● **Objective**
Please print all of the material below, word for word.
___
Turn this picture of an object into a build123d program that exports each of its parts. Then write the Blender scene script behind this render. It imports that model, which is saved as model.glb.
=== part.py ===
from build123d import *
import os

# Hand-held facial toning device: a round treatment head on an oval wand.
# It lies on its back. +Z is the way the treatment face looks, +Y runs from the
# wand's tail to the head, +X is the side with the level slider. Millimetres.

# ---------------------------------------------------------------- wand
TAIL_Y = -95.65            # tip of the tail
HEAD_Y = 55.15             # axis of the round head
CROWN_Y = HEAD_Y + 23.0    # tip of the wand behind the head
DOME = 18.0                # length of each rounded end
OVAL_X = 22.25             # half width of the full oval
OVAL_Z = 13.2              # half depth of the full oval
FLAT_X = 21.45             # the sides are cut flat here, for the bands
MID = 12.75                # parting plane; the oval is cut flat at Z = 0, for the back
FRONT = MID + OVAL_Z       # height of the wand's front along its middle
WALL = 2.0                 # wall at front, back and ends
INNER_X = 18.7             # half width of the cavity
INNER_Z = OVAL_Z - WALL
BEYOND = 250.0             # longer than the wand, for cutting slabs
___
● **Solution below**
Turn this picture of an object into a build123d program that exports each of its parts. Then write the Blender scene script behind this render. It imports that model, which is saved as model.glb.
=== part.py ===
from build123d import *
import os

# Hand-held facial toning device: a round treatment head on an oval wand.
# It lies on its back. +Z is the way the treatment face looks, +Y runs from the
# wand's tail to the head, +X is the side with the level slider. Millimetres.

# ---------------------------------------------------------------- wand
TAIL_Y = -95.65            # tip of the tail
HEAD_Y = 55.15             # axis of the round head
CROWN_Y = HEAD_Y + 23.0    # tip of the wand behind the head
DOME = 18.0                # length of each rounded end
OVAL_X = 22.25             # half width of the full oval
OVAL_Z = 13.2              # half depth of the full oval
FLAT_X = 21.45             # the sides are cut flat here, for the bands
MID = 12.75                # parting plane; the oval is cut flat at Z = 0, for the back
FRONT = MID + OVAL_Z       # height of the wand's front along its middle
WALL = 2.0                 # wall at front, back and ends
INNER_X = 18.7             # half width of the cavity
INNER_Z = OVAL_Z - WALL
BEYOND = 250.0             # longer than the wand, for cutting slabs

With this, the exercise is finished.